**Work to complete:**
What lies from the line containing "const pair = new THREE.Group();" through the line containing "# graver would be missing from the mesh."? Print exactly those lines, with both ends, and no others.

**Dataset extract:**

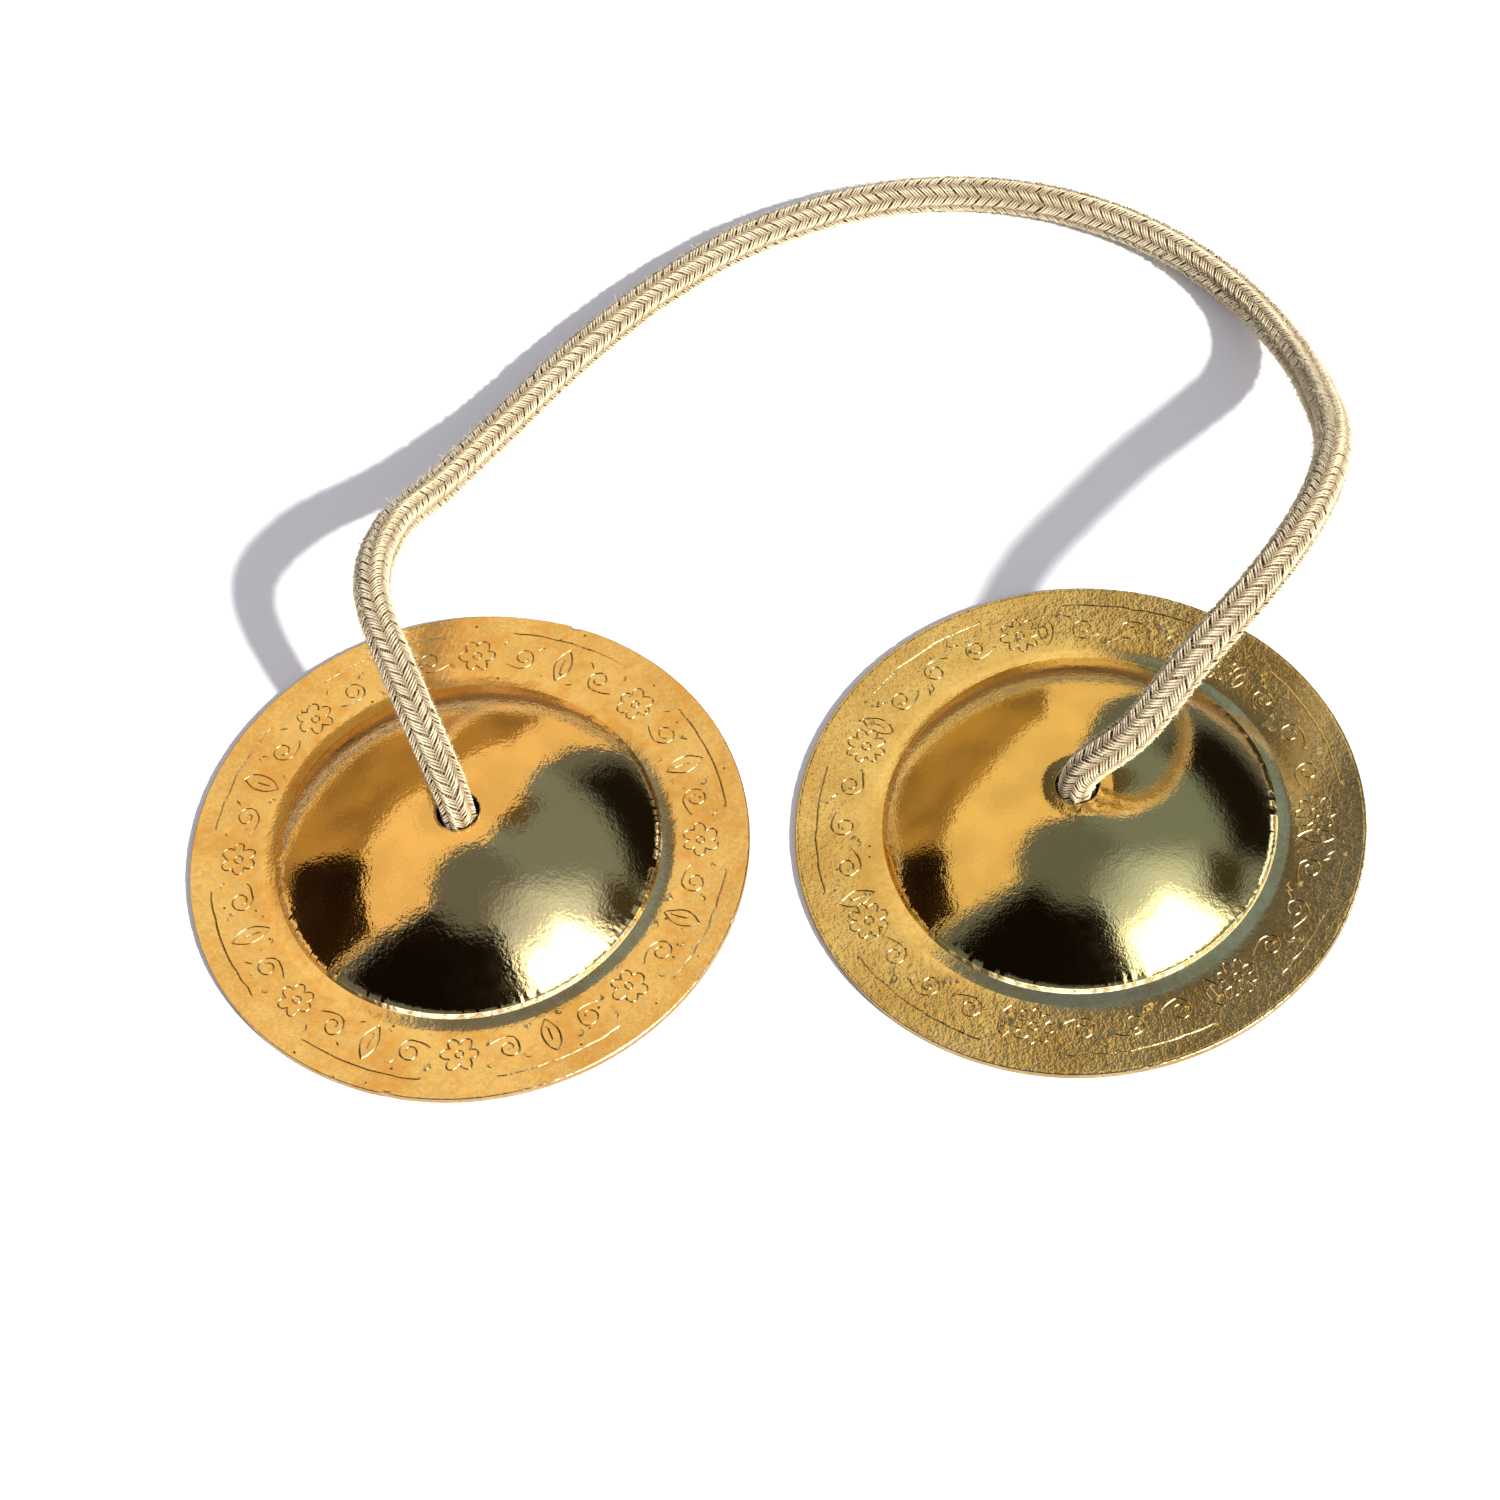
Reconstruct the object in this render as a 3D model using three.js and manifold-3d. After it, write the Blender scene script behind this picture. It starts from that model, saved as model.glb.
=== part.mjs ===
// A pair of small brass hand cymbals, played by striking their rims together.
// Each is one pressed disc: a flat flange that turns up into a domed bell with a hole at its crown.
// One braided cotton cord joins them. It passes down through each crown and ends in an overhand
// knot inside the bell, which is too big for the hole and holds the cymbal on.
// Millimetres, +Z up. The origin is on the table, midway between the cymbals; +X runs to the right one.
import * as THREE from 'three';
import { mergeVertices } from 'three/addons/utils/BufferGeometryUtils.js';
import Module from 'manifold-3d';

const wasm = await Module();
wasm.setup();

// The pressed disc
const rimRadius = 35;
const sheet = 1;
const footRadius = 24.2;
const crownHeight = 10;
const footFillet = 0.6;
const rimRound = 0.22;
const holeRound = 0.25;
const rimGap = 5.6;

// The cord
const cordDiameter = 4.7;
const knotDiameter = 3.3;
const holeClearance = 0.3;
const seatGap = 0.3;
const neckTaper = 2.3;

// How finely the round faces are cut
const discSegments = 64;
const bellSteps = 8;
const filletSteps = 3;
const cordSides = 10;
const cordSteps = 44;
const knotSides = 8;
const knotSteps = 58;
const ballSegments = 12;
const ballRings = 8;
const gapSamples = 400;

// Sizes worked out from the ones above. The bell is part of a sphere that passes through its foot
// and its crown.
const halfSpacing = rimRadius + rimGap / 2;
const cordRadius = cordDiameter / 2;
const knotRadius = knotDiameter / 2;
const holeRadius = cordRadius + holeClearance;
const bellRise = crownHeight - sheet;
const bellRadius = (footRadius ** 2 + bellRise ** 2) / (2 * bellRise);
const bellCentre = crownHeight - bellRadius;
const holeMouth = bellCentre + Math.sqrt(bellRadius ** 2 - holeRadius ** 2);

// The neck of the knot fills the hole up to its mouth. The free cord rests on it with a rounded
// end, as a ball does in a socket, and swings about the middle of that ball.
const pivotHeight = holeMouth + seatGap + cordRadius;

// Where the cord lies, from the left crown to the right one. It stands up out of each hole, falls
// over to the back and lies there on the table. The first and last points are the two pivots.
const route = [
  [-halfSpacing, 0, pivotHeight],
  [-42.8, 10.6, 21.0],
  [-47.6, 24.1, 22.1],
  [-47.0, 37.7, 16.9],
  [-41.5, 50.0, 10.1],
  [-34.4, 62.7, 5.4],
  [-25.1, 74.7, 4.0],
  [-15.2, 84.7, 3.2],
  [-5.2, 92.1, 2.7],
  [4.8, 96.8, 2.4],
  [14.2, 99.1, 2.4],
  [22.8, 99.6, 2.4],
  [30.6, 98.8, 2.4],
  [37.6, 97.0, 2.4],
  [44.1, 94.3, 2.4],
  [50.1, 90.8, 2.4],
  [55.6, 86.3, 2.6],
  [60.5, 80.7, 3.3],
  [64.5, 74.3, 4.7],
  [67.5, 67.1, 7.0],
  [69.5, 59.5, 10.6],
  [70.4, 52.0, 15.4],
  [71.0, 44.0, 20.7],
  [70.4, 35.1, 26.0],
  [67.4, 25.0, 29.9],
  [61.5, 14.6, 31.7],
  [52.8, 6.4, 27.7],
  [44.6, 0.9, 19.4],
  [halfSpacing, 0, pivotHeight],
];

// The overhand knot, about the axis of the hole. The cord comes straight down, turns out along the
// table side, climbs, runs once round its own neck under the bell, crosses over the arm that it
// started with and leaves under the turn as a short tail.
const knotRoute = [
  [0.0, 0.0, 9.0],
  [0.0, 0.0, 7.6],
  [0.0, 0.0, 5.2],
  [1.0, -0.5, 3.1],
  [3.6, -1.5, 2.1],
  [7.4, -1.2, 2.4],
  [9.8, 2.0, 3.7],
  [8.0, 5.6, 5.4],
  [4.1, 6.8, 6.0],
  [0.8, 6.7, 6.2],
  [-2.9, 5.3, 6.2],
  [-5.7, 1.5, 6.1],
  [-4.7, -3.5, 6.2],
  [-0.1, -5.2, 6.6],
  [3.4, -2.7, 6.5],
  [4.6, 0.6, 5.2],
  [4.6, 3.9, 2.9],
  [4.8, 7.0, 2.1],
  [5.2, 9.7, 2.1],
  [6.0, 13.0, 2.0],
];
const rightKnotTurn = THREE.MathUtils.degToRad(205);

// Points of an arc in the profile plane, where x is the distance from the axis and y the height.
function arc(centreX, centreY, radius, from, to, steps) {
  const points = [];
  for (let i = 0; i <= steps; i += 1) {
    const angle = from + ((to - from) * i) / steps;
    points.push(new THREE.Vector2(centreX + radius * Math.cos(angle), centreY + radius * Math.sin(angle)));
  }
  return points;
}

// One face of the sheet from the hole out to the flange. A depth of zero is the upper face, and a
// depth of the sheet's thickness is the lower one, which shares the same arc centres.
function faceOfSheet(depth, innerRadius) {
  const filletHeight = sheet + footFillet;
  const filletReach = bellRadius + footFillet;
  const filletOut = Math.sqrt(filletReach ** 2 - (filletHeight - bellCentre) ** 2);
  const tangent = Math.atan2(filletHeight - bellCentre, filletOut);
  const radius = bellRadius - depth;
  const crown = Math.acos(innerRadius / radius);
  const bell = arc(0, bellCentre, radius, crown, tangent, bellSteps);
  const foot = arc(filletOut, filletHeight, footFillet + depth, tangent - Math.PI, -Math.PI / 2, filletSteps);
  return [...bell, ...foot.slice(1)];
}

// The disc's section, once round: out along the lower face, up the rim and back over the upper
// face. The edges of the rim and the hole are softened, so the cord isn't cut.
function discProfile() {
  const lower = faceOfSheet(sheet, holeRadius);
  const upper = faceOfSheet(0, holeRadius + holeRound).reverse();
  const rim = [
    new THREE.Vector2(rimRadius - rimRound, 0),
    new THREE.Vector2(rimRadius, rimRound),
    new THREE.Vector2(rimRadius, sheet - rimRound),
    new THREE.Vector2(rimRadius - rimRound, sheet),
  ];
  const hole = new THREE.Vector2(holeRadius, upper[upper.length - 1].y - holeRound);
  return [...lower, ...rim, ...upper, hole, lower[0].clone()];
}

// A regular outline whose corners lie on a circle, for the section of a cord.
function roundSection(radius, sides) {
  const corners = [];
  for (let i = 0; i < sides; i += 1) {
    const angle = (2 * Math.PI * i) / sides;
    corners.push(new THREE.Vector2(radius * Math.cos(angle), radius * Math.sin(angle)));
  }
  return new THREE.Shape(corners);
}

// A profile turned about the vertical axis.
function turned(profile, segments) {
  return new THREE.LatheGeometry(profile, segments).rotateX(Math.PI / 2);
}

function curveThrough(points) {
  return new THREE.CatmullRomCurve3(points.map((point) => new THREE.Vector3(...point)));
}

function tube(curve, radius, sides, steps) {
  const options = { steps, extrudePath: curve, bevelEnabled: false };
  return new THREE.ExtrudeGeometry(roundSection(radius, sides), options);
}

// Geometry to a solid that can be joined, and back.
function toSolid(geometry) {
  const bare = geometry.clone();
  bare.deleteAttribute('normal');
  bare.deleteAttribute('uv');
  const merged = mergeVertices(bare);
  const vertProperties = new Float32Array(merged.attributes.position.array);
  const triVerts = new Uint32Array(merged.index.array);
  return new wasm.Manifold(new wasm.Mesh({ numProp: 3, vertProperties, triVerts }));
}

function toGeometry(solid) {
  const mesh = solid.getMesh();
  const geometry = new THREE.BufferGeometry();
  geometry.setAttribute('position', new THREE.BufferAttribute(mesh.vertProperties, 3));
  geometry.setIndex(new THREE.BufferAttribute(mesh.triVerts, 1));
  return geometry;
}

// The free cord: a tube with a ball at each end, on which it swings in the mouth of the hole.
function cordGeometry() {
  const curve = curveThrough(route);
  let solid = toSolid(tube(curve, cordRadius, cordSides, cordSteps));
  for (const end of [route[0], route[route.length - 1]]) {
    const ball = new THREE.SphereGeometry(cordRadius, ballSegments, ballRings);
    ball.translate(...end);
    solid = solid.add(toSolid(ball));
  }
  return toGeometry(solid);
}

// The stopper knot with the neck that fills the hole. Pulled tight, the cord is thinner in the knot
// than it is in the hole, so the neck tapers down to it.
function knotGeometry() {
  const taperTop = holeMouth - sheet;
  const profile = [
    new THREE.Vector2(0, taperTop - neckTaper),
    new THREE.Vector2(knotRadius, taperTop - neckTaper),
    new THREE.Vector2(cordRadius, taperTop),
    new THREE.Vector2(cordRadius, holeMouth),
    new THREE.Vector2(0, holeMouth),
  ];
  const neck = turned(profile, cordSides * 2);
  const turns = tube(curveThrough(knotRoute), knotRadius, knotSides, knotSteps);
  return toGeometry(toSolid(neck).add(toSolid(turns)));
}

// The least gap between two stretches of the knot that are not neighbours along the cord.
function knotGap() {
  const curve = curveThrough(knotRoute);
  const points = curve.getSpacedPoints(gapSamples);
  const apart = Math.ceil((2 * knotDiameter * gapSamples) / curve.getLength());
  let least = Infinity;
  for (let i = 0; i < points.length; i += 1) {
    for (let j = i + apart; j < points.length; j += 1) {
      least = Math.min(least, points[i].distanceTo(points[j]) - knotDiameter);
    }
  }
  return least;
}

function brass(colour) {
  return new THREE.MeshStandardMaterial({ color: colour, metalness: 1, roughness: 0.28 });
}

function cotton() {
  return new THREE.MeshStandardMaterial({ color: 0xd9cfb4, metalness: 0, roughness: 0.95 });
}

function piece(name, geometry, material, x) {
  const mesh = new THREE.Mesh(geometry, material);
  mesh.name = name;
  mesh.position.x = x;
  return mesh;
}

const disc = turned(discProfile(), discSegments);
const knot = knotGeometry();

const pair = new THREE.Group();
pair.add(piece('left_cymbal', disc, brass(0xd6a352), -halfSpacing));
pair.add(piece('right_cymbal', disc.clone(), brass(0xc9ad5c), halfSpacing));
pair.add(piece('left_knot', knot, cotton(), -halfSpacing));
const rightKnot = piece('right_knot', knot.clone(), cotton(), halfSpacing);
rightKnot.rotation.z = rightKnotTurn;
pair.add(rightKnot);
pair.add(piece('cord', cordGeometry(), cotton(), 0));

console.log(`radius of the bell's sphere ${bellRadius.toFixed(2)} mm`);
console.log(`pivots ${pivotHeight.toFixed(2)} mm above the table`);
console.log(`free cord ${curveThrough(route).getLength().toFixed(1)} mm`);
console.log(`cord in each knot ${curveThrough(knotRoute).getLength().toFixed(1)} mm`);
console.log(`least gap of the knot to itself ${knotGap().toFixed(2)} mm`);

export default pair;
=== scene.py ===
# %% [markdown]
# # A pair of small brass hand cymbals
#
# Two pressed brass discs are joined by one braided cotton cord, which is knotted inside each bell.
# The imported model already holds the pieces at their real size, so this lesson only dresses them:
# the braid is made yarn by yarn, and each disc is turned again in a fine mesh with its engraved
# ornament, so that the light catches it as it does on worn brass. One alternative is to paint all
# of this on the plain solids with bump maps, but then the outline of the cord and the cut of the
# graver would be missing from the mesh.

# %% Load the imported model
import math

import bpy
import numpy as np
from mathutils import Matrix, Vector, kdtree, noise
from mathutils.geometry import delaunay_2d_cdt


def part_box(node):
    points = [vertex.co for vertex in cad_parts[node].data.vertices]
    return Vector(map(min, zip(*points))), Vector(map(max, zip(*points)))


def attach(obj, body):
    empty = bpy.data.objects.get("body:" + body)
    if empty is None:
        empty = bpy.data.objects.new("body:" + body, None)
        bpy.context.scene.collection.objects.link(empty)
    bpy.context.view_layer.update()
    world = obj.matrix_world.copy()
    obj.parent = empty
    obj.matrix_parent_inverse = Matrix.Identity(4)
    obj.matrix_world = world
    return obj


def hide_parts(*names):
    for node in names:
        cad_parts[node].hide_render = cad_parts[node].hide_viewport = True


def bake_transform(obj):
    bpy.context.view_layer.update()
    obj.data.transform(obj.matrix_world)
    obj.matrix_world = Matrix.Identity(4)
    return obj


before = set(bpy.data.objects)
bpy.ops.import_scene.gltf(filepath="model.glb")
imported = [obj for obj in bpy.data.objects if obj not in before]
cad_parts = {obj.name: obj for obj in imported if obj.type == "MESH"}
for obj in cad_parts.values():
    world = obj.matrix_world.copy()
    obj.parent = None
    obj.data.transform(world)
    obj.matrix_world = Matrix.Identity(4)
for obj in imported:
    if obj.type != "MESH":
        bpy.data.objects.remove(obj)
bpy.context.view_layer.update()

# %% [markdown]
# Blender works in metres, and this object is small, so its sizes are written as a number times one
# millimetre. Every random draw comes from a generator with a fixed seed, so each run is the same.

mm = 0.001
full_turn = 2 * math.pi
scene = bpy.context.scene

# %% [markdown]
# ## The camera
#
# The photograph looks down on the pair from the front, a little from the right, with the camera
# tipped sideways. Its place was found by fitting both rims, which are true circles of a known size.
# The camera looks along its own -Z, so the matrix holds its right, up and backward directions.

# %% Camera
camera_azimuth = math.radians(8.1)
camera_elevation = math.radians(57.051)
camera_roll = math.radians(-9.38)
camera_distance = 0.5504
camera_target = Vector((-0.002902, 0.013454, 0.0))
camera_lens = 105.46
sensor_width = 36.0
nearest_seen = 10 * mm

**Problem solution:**
const pair = new THREE.Group();
pair.add(piece('left_cymbal', disc, brass(0xd6a352), -halfSpacing));
pair.add(piece('right_cymbal', disc.clone(), brass(0xc9ad5c), halfSpacing));
pair.add(piece('left_knot', knot, cotton(), -halfSpacing));
const rightKnot = piece('right_knot', knot.clone(), cotton(), halfSpacing);
rightKnot.rotation.z = rightKnotTurn;
pair.add(rightKnot);
pair.add(piece('cord', cordGeometry(), cotton(), 0));

console.log(`radius of the bell's sphere ${bellRadius.toFixed(2)} mm`);
console.log(`pivots ${pivotHeight.toFixed(2)} mm above the table`);
console.log(`free cord ${curveThrough(route).getLength().toFixed(1)} mm`);
console.log(`cord in each knot ${curveThrough(knotRoute).getLength().toFixed(1)} mm`);
console.log(`least gap of the knot to itself ${knotGap().toFixed(2)} mm`);

export default pair;
=== scene.py ===
# %% [markdown]
# # A pair of small brass hand cymbals
#
# Two pressed brass discs are joined by one braided cotton cord, which is knotted inside each bell.
# The imported model already holds the pieces at their real size, so this lesson only dresses them:
# the braid is made yarn by yarn, and each disc is turned again in a fine mesh with its engraved
# ornament, so that the light catches it as it does on worn brass. One alternative is to paint all
# of this on the plain solids with bump maps, but then the outline of the cord and the cut of the
# graver would be missing from the mesh.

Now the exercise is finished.